Accordingly, we affirm the order of the commission.
Order affirmed.
Moyer, C.J., A.W. Sweeney, Douglas, Wright, Resnick and F.E. Sweeney, JJ., concur. Pfeifer, J., dissents.. In its initial brief under proposition one, Allnet made much of the commission’s additional finding that Allnet failed to present evidence as to what the appropriate discount for intra-LATA access should be, assuming one was appropriate. Allnet argues that it does not have the burden to formulate the appropriate remedy, but that having shown that a practice is discriminatory, the duty of formulating a remedy lies with the commission. This technical position has support. In Twps. of Mahoning Cty., supra, this court, after finding rates as between certain customers discriminatory under R.C. 4905.33, remanded the cause to the commission for the appropriate proceeding to set new rates. Here, however, Allnet has failed on the threshold issue of undue discrimination, i.e., that there is no reasonable basis for the disparate treatment. In any event, the commission’s *208implicit finding that the fifty-five percent discount is inappropriate on an intra-LATA basis has merit because that discount took into consideration inferior technical quality as well as dialing disparity.
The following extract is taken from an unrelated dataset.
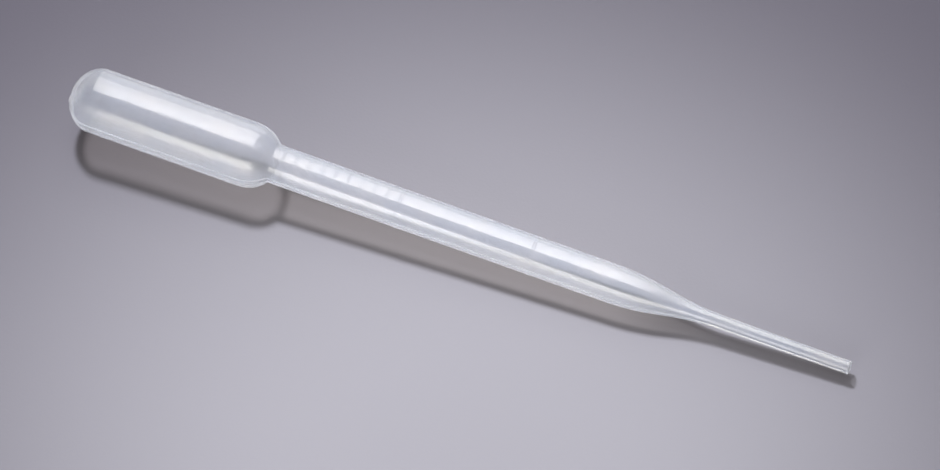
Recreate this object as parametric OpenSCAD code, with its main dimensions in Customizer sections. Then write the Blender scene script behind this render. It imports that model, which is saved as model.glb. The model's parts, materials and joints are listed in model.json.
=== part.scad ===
// Plastic dropper pipette, one blow-moulded polyethylene piece: a squeeze bulb with a closed round end,
// a graduated stem and a dropper tip with an open mouth. It lies on a table as it comes to rest.
//
// The wall is drawn about the pipette's own axis. A point is [r, s]: r is its distance from the axis, and
// s runs along the axis from the bulb's closed end to the mouth. lying() lays the finished piece on the
// table, with the bulb towards -X, the tip towards +X and the table at z = 0.

/* [Bulb] */
// Outside diameter of the bulb
bulb_diameter = 12.8; // [11:0.1:15]
// Depth of the round closed end
end_depth = 5.5; // [3:0.1:7.5]
// Length of the bulb's straight side
bulb_straight = 31.4; // [18:0.1:40]
// Radius of the shoulder that runs down to the stem
shoulder_radius = 6.8; // [5:0.1:10]
// Fillet in the neck, where the shoulder meets the stem
neck_fillet = 0.6; // [0.3:0.1:1.5]
// Wall of the bulb
bulb_wall = 0.42; // [0.25:0.01:0.7]

/* [Stem] */
// Outside diameter of the stem at the neck
stem_diameter = 7.75; // [6.8:0.05:9.2]
// How much narrower the stem is where its taper starts
stem_draft = 0.15; // [0.1:0.05:0.4]
// Length of the stem from the neck to the start of the taper
stem_length = 68.7; // [50:0.1:90]
// Wall of the stem
stem_wall = 0.42; // [0.25:0.01:0.6]

/* [Taper] */
// Length of the taper, from the end of the stem to the start of the tip
taper_length = 23.2; // [14:0.1:40]
// Length of the straight cone in its middle, between the two arcs
taper_cone = 3.2; // [0:0.1:10]

/* [Dropper tip] */
// Outside diameter of the tip where the taper ends
tip_diameter = 2.75; // [2.6:0.05:3.4]
// Outside diameter of the tip at the mouth
mouth_diameter = 2.6; // [2.5:0.05:3.2]
// Length of the tip from the end of the taper to the mouth
tip_length = 25.6; // [15:0.1:50]
// Bore of the tip
tip_bore = 1.75; // [1:0.05:1.9]

/* [Moulded marks] */
// Volume between two graduation rings, in millilitres
ring_volume = 1; // [0.5:0.5:2]
// Width of a graduation ring
ring_width = 0.4; // [0.2:0.05:0.8]
// Height of a graduation ring
ring_height = 0.08; // [0.05:0.01:0.2]
// Parts of a step that the short bars between the last ring and the neck mark
bars_per_step = 10; // [2:1:10]
// Width of a bar, along the stem
bar_width = 0.35; // [0.2:0.05:0.8]
// Height of a bar
bar_height = 0.1; // [0.05:0.01:0.2]
// Degrees that a bar reaches round the stem, centred on its upper side
bar_sweep = 48; // [20:1:180]
// Width of the line that the two halves of the mould leave along both sides
parting_width = 0.3; // [0.2:0.05:0.6]
// Height of that line
parting_height = 0.08; // [0.05:0.01:0.2]
// Length of the pinched weld across the closed end
weld_length = 5; // [3:0.1:8]
// Width of the pinched weld
weld_width = 0.7; // [0.4:0.05:1.2]
// Height of the pinched weld over the closed end
weld_height = 0.3; // [0.1:0.05:0.6]

/* [Hidden] */
$fn = 96;

// Degrees that one straight step of a rounding turns through, at most
end_step = 5;
fillet_step = 15;
taper_step = 1;
// How far a ring reaches into the wall that carries it
ring_root = 0.1;
// How far the cut that opens the mouth runs past it
mouth_overrun = 1;
// Cubic millimetres between two rings, and between two bars
ring_step = ring_volume * 1000;
bar_step = ring_step / bars_per_step;

bulb_r = bulb_diameter / 2;
stem_r = stem_diameter / 2;
stem_end_r = stem_r - stem_draft / 2;
tip_r = tip_diameter / 2;
mouth_r = mouth_diameter / 2;
bore_r = tip_bore / 2;

// How much the stem's side closes in on the axis for each millimetre along it
stem_closing = (stem_r - stem_end_r) / stem_length;

function last(points) = points[len(points) - 1];
function sum(numbers) = numbers * [for (n = numbers) 1];

// Points on a circle's arc, from angle a to angle b
function arc(centre, radius, a, b, step) =
    let (n = ceil(abs(b - a) / step))
    [for (i = [0:n]) let (t = a + (b - a) * i / n) centre + radius * [cos(t), sin(t)]];

// The round closed end, from the axis to the side: half an ellipse as wide as the bulb
function round_end(side_r, depth) =
    [for (t = [0:end_step:90 - end_step]) [side_r * sin(t), end_depth - depth * cos(t)]];

// Centre of the fillet that touches both the shoulder's arc and the stem's side
function neck_centre(side_r, shoulder, fillet, neck_r) =
    let (rise = neck_r + fillet - (side_r - shoulder))
    [neck_r + fillet, shoulder_s + sqrt(pow(shoulder + fillet, 2) - pow(rise, 2))];

// The shoulder and the neck, tangent to the bulb's side, to each other and to the stem
function shoulder_and_neck(side_r, shoulder, fillet, neck_r) =
    let (shoulder_centre = [side_r - shoulder, shoulder_s])
    let (fillet_centre = neck_centre(side_r, shoulder, fillet, neck_r))
    let (reach = fillet_centre - shoulder_centre)
    let (turn = atan2(reach[1], reach[0]))
    concat(
        arc(shoulder_centre, shoulder, 0, turn, end_step),
        arc(fillet_centre, fillet, 180 + turn, 180, fillet_step)
    );

// The angle of the taper's cone, and the radius of the two arcs that lead into it and out of it
function taper_angle(from_r, to_r) = 2 * atan((from_r - to_r) / (taper_length + taper_cone));
function taper_radius(angle) = (taper_length - taper_cone * cos(angle)) / (2 * sin(angle));

// The taper: an arc off the stem, a cone, and the same arc turned about into the tip
function taper(from_r, to_r) =
    let (angle = taper_angle(from_r, to_r))
    let (radius = taper_radius(angle))
    concat(
        arc([from_r - radius, taper_s], radius, 0, angle, taper_step),
        arc([to_r + radius, tip_s], radius, 180 + angle, 180, taper_step)
    );

// Places along the axis
shoulder_s = end_depth + bulb_straight;
neck_s = neck_centre(bulb_r, shoulder_radius, neck_fillet, stem_r)[1];
taper_s = neck_s + stem_length;
tip_s = taper_s + taper_length;
mouth_s = tip_s + tip_length;

// The mould's side of the wall, from the closed end to the mouth
outer_wall = concat(
    round_end(bulb_r, end_depth),
    shoulder_and_neck(bulb_r, shoulder_radius, neck_fillet, stem_r),
    taper(stem_end_r, tip_r),
    [[mouth_r, mouth_s]]
);

// The blown side of the wall, from the stem to the mouth and then as a whole
inner_front = concat(taper(stem_end_r - stem_wall, bore_r), [[bore_r, mouth_s]]);
inner_wall = concat(
    round_end(bulb_r - bulb_wall, end_depth - bulb_wall),
    shoulder_and_neck(
        bulb_r - bulb_wall, shoulder_radius - bulb_wall, neck_fillet + stem_wall, stem_r - stem_wall
    ),
    inner_front
);

// Outside radius of the stem at a place along the axis
function stem_r_at(s) = stem_r - (s - neck_s) * stem_closing;

// Volume inside the blown side between two of its points, a slice of a cone
function slice(a, b) = PI / 3 * (b[1] - a[1]) * (a[0] * a[0] + a[0] * b[0] + b[0] * b[0]);

// Volume of the taper and the tip, and the volume from a place along the stem to the mouth
front_volume = sum([for (i = [1:len(inner_front) - 1]) slice(inner_front[i - 1], inner_front[i])]);
function volume_from(s) = front_volume + slice([stem_r_at(s) - stem_wall, s], inner_front[0]);

// Place along the stem up to which a volume fills the pipette from its mouth. The stem's inside is a
// slow cone, so its volume grows with the cube of its radius.
function level(volume) =
    let (rest = volume - front_volume)
    let (start_r = inner_front[0][0])
    taper_s - (pow(pow(start_r, 3) + 3 * stem_closing * rest / PI, 1 / 3) - start_r) / stem_closing;

// The first and the last whole step of volume whose level lies on the stem and has room for a ring
first_ring = ceil(volume_from(taper_s - ring_width) / ring_step);
last_ring = floor(volume_from(neck_s + ring_width) / ring_step);

// The bars carry on from the last ring to the last one that has room before the neck
first_bar = last_ring * bars_per_step + 1;
last_bar = floor(volume_from(neck_s + ring_width) / bar_step);

// The weld's crest is an arc over the axis, from the closed end's wall on one side to the other
weld_reach = weld_length / 2;
weld_rise = weld_height + end_depth * (1 - sqrt(1 - pow(weld_reach / bulb_r, 2)));
weld_crest = (pow(weld_reach, 2) + pow(weld_rise, 2)) / (2 * weld_rise);

// The pipette rests on the shoulder's arc, and in front on the arc that starts the taper or, where the tip
// hangs lower, on the mouth's edge. The line that touches both rests is the table's, and its slope is the
// tilt of the axis. An edge counts as an arc with no radius.
rear_centre = [bulb_r - shoulder_radius, shoulder_s];
front_radius = taper_radius(taper_angle(stem_end_r, tip_r));
function tilt_onto(centre, radius) =
    let (span = centre - rear_centre)
    asin((shoulder_radius - radius) / norm(span)) - atan2(span[0], span[1]);
tilt = min(
    tilt_onto([stem_end_r - front_radius, taper_s], front_radius),
    tilt_onto([mouth_r, mouth_s], 0)
);
axis_height = shoulder_radius + rear_centre[0] * cos(tilt) + rear_centre[1] * sin(tilt);

// Where the lying piece begins and ends along X, before it is centred
rear_x = -weld_height * cos(tilt);
front_x = mouth_s * cos(tilt) + mouth_r * sin(tilt);

// The mould's side of the wall on both sides of the axis, widened by a margin
function both_sides(margin) =
    let (n = len(outer_wall))
    concat(
        [for (p = outer_wall) [p[0] + margin, p[1]]],
        [for (i = [1:n]) [-outer_wall[n - i][0] - margin, outer_wall[n - i][1]]]
    );

// A solid of revolution that fills a wall and runs past its mouth
module filled(wall, overrun) {
    rotate_extrude()
        polygon(concat(wall, [[last(wall)[0], mouth_s + overrun], [0, mouth_s + overrun]]));
}

module graduation_ring(s) {
    translate([0, 0, s - ring_width / 2])
        rotate_extrude()
            translate([stem_r_at(s) - ring_root, 0])
                square([ring_root + ring_height, ring_width]);
}

// A piece of a ring, on the side that lies uppermost
module graduation_bar(s) {
    rotate([0, 0, 180 - bar_sweep / 2])
        translate([0, 0, s - bar_width / 2])
            rotate_extrude(angle = bar_sweep)
                translate([stem_r_at(s) - ring_root, 0])
                    square([ring_root + bar_height, bar_width]);
}

// The line where the halves of the mould met: one thin plate, of which only the edges stand out
module parting_line() {
    rotate([90, 0, 90])
        linear_extrude(parting_width, center = true)
            polygon(both_sides(parting_height));
}

// The weld where the mould pinched the tube shut: a slab with a round crest
module pinched_weld() {
    intersection() {
        translate([-weld_width / 2, -weld_reach, -weld_height])
            cube([weld_width, weld_length, weld_rise]);
        translate([0, 0, weld_crest - weld_height])
            sphere(weld_crest);
    }
}

// The whole wall, upright on its closed end
module shell() {
    difference() {
        union() {
            filled(outer_wall, 0);
            parting_line();
            pinched_weld();
            for (i = [first_ring:1:last_ring]) graduation_ring(level(i * ring_step));
            for (i = [first_bar:1:last_bar]) graduation_bar(level(i * bar_step));
        }
        filled(inner_wall, mouth_overrun);
    }
}

module lying() {
    translate([-(rear_x + front_x) / 2, 0, axis_height])
        rotate([0, 90 + tilt, 0])
            children();
}

module pipette() {
    color("#e9edf2") lying() shell();
}

pipette();
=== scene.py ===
# %% [markdown]
# # A plastic dropper pipette
# A disposable pipette for a biology lab: a squeeze bulb, a graduated stem and a drawn-out tip, blown in
# one piece from soft translucent polyethylene. This lesson spins its thin wall around the axis of the CAD
# model, raises the marks that the mould leaves on it, gives it a milky, see-through plastic, and lights
# it as a small object on a grey table.

# %% Load the frame
import json
from math import asin, atan2, cos, degrees, hypot, pi, radians, sin, sqrt, tan

import bpy
from mathutils import Matrix, Vector


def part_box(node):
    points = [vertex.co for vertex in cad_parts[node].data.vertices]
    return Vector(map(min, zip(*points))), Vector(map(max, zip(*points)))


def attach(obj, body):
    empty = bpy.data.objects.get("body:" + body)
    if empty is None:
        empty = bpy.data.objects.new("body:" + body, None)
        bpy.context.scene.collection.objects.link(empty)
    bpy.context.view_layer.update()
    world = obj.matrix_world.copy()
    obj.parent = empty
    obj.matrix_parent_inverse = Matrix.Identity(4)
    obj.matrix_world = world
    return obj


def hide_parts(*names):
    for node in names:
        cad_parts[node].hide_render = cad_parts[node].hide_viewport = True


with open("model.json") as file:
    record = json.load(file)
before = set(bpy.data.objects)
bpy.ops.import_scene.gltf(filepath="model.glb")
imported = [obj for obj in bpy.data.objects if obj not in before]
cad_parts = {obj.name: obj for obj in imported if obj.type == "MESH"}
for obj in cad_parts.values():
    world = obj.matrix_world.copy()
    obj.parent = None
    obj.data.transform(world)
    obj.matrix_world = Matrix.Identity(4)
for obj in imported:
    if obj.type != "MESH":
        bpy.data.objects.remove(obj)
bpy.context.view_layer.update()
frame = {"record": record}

# %% [markdown]
# ## Where the pipette lies
# The record's one mount is the bore of the tip. Its place is the mouth, and its direction is the pipette's
# own axis, which slopes a little because the bulb is thicker than the stem. Everything else is measured
# along that axis, from the bulb's closed end, so a point of the wall is only two numbers: r, how far it is
# from the axis, and s, how far along the axis it is.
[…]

Even Allnet’s witness rather unenthusiastically supported the fifty-five percent discount, recognizing that the commission has the authority to adopt its own intra-LATA access structure and that the FCC discount was merely an example or suggestion that the commission could adopt.
. 1-PIC would permit a subscriber to use Allnet for its inter-LATA and intra-LATA toll traffic on a one-plus (presubscription) basis.